Tax deductibility of annual contributions has always been one of the biggest selling points of traditional IRAs, self-directed IRAs included. This tax break is often the deciding factor that gets some individuals to adjust their budgets or forego discretionary spending in order to save for their own retirement future.
But the Roth IRA, even though contributions to it can never be deducted, can still be extremely valuable (and for some individuals, even more valuable). Even non-deductible contributions to a traditional account can provide you with significant long-term tax savings. If you’re faced with the prospect of having to make a non-deductible IRA contribution this year, here are some reasons to go ahead and do so.
Tax-Free or Tax-Deferred Investment Growth. It’s important to understand that while there’s unmistakable value to the current year tax break you might get from a deductible contribution, you may get greater value from the tax-free investment growth that a Roth IRA can provide.
Consider that even though you don’t have to pay income tax on the investment gains you realize within a traditional self-directed IRA, you will eventually have to pay taxes on those gains when you take a distribution of those funds. And that total tax bill can be significant, given how much your account can grow over time.
In contrast, distributions that are taken from a Roth IRA never incur a tax liability, provided you’ve reached full retirement age. This is a unique situation in the tax law – never having to pay taxes on investment gains – and the financial benefit can be quite substantial.
To Maximize Your Retirement Savings. The more money you can accumulate for retirement, the better. When you make a non-deductible contribution to a self-directed IRA (whether it’s a Roth or even to a traditional account), you’ll still be able to invest and grow that money on a tax-deferred (in the case of a traditional account) or tax-free (in the case of a Roth account) basis.
Just remember that if you make both deductible and non-deductible contributions to a single traditional account you’ll face some potentially challenging record keeping obligations in order to determine what portions of your future distributions are subject to tax, and which are not. Some retirement savers choose to get around this administrative headache by simply having a Roth account as well as a traditional self-directed IRA.

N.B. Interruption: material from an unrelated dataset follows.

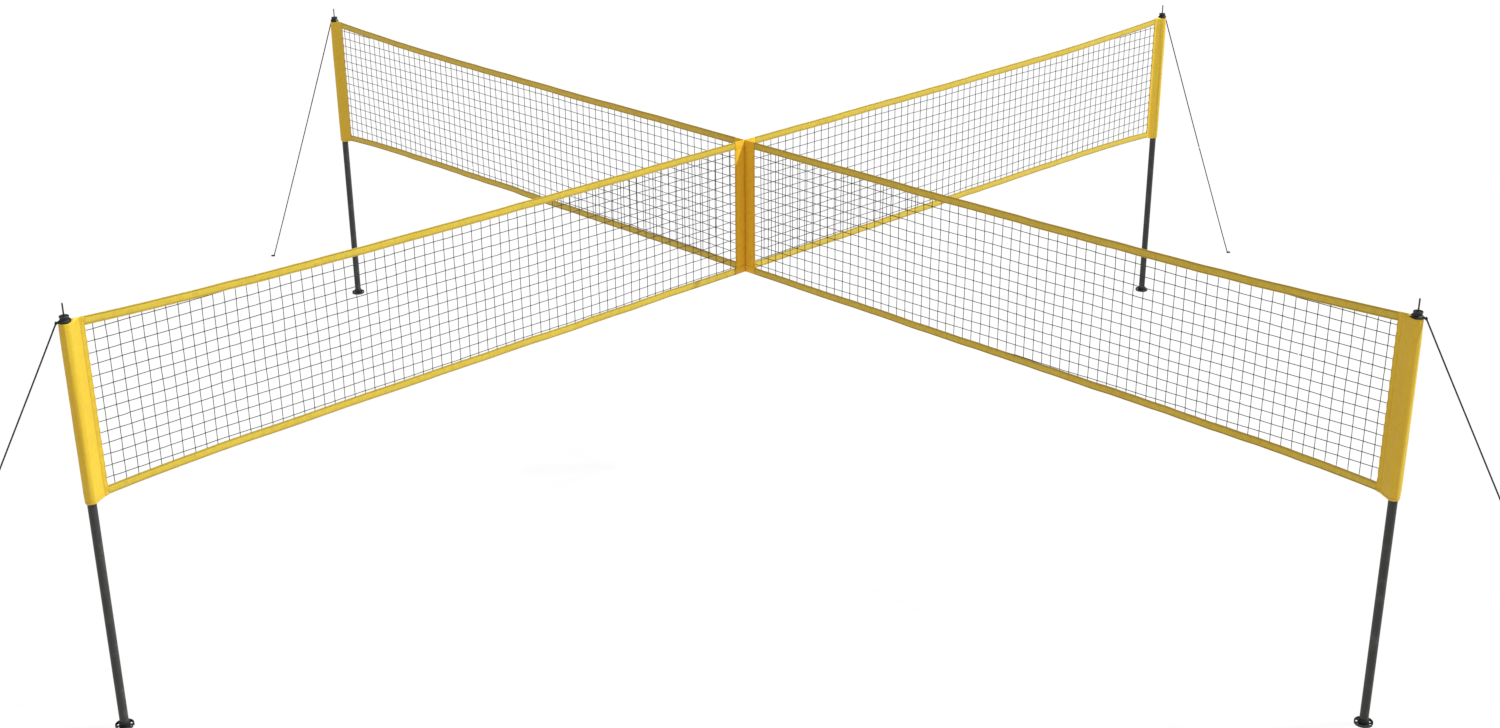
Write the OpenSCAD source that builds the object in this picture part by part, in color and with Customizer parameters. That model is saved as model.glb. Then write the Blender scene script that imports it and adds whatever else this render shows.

So, when are you likely to be faced with having to make non-deductible contributions? You may find that you’re ineligible for the tax deduction if your income is too high in a particular year, and that income threshold will be lower if you participate in a 401(k) through your employer. Whatever the reason, the best way to build your retirement nest egg is to save the maximum amount you can to your self-directed IRA every single year, whether you can take a tax deduction for the contribution or not.